__Required task__.
Below is a listing; reproduce each line of it exactly.

__Dataset content__.
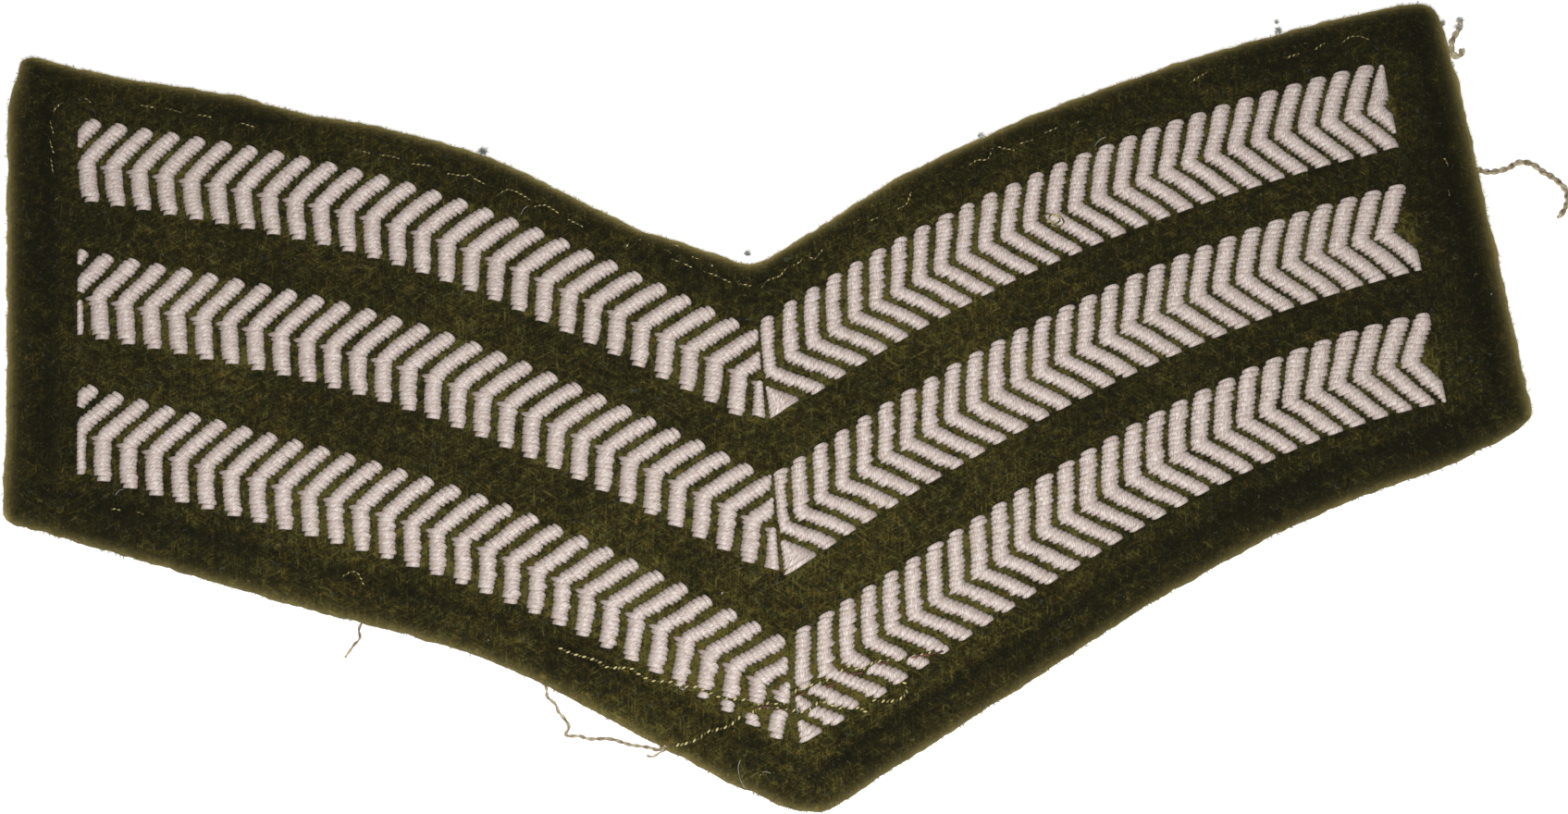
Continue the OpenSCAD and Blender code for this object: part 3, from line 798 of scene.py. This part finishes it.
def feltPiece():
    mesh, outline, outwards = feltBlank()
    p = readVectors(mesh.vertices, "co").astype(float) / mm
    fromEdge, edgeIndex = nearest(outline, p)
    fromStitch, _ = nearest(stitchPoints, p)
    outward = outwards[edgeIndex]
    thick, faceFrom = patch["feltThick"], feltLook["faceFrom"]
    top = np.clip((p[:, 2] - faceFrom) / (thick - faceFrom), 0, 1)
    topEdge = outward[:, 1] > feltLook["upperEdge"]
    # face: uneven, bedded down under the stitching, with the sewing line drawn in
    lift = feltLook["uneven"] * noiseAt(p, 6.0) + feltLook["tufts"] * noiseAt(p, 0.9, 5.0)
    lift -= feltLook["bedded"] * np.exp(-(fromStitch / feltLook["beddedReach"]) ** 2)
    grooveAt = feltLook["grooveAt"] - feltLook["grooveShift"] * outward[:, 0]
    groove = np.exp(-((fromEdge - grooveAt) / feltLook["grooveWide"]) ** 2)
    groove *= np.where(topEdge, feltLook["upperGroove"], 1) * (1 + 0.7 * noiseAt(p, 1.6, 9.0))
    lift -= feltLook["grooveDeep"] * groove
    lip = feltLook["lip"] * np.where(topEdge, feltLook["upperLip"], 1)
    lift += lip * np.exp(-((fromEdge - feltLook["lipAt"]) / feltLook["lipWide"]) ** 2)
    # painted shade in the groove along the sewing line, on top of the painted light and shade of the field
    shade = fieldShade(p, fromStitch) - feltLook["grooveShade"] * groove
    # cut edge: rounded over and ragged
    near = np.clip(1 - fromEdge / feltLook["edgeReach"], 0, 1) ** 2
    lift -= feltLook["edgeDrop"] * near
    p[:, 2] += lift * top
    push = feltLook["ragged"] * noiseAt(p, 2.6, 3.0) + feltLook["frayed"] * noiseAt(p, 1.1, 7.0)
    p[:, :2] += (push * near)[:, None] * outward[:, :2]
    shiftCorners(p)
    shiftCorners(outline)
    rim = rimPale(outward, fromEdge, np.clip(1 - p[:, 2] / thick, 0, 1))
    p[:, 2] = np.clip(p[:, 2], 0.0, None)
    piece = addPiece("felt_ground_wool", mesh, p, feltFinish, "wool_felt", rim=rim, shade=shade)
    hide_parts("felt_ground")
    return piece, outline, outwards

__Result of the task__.
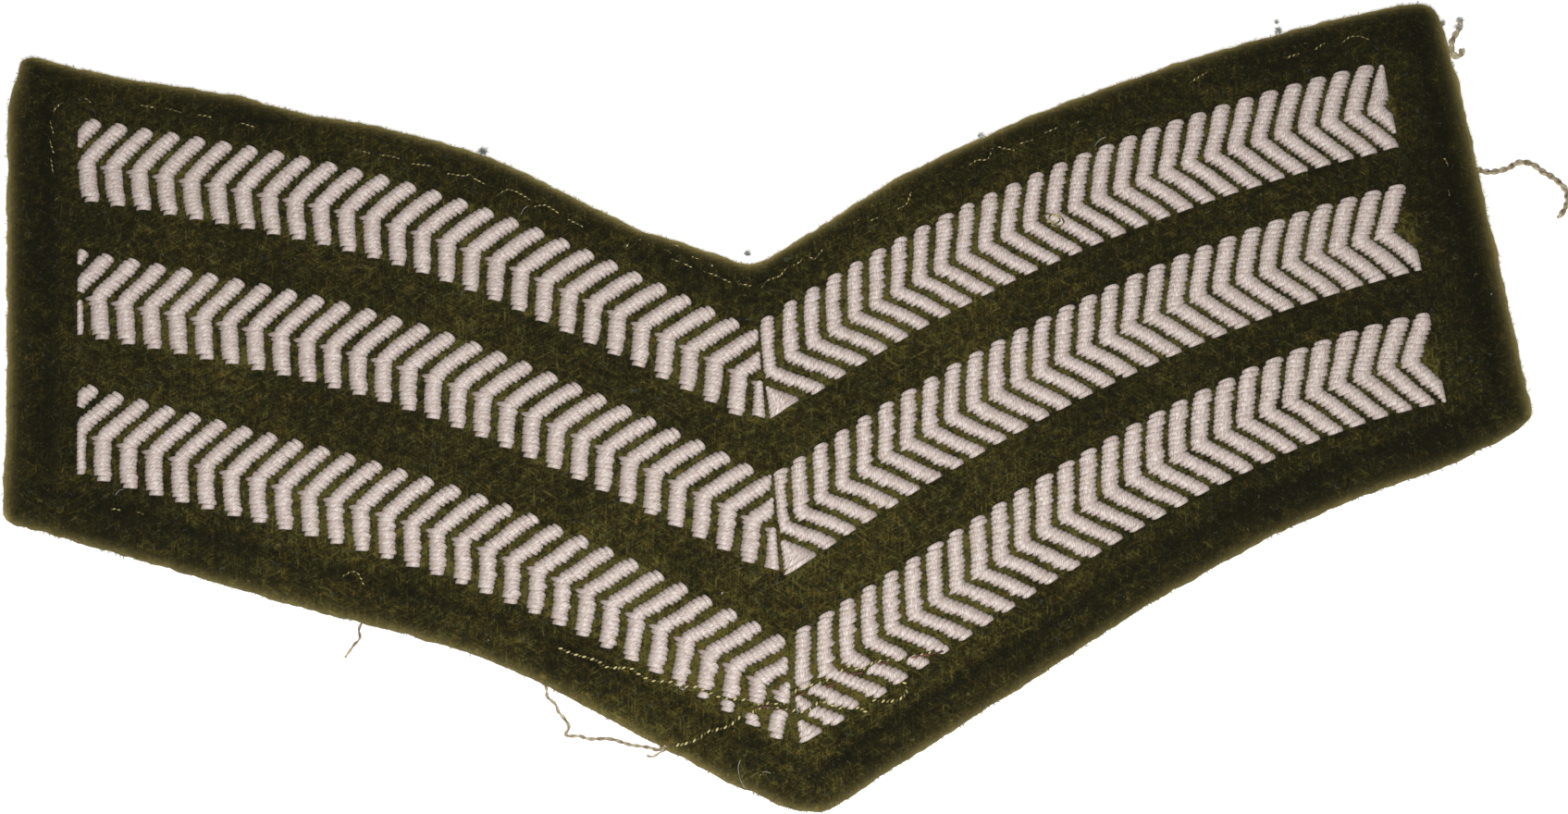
Continue the OpenSCAD and Blender code for this object: part 3, from line 798 of scene.py. This part finishes it.
def feltPiece():
    mesh, outline, outwards = feltBlank()
    p = readVectors(mesh.vertices, "co").astype(float) / mm
    fromEdge, edgeIndex = nearest(outline, p)
    fromStitch, _ = nearest(stitchPoints, p)
    outward = outwards[edgeIndex]
    thick, faceFrom = patch["feltThick"], feltLook["faceFrom"]
    top = np.clip((p[:, 2] - faceFrom) / (thick - faceFrom), 0, 1)
    topEdge = outward[:, 1] > feltLook["upperEdge"]
    # face: uneven, bedded down under the stitching, with the sewing line drawn in
    lift = feltLook["uneven"] * noiseAt(p, 6.0) + feltLook["tufts"] * noiseAt(p, 0.9, 5.0)
    lift -= feltLook["bedded"] * np.exp(-(fromStitch / feltLook["beddedReach"]) ** 2)
    grooveAt = feltLook["grooveAt"] - feltLook["grooveShift"] * outward[:, 0]
    groove = np.exp(-((fromEdge - grooveAt) / feltLook["grooveWide"]) ** 2)
    groove *= np.where(topEdge, feltLook["upperGroove"], 1) * (1 + 0.7 * noiseAt(p, 1.6, 9.0))
    lift -= feltLook["grooveDeep"] * groove
    lip = feltLook["lip"] * np.where(topEdge, feltLook["upperLip"], 1)
    lift += lip * np.exp(-((fromEdge - feltLook["lipAt"]) / feltLook["lipWide"]) ** 2)
    # painted shade in the groove along the sewing line, on top of the painted light and shade of the field
    shade = fieldShade(p, fromStitch) - feltLook["grooveShade"] * groove
    # cut edge: rounded over and ragged
    near = np.clip(1 - fromEdge / feltLook["edgeReach"], 0, 1) ** 2
    lift -= feltLook["edgeDrop"] * near
    p[:, 2] += lift * top
    push = feltLook["ragged"] * noiseAt(p, 2.6, 3.0) + feltLook["frayed"] * noiseAt(p, 1.1, 7.0)
    p[:, :2] += (push * near)[:, None] * outward[:, :2]
    shiftCorners(p)
    shiftCorners(outline)
    rim = rimPale(outward, fromEdge, np.clip(1 - p[:, 2] / thick, 0, 1))
    p[:, 2] = np.clip(p[:, 2], 0.0, None)
    piece = addPiece("felt_ground_wool", mesh, p, feltFinish, "wool_felt", rim=rim, shade=shade)
    hide_parts("felt_ground")
    return piece, outline, outwards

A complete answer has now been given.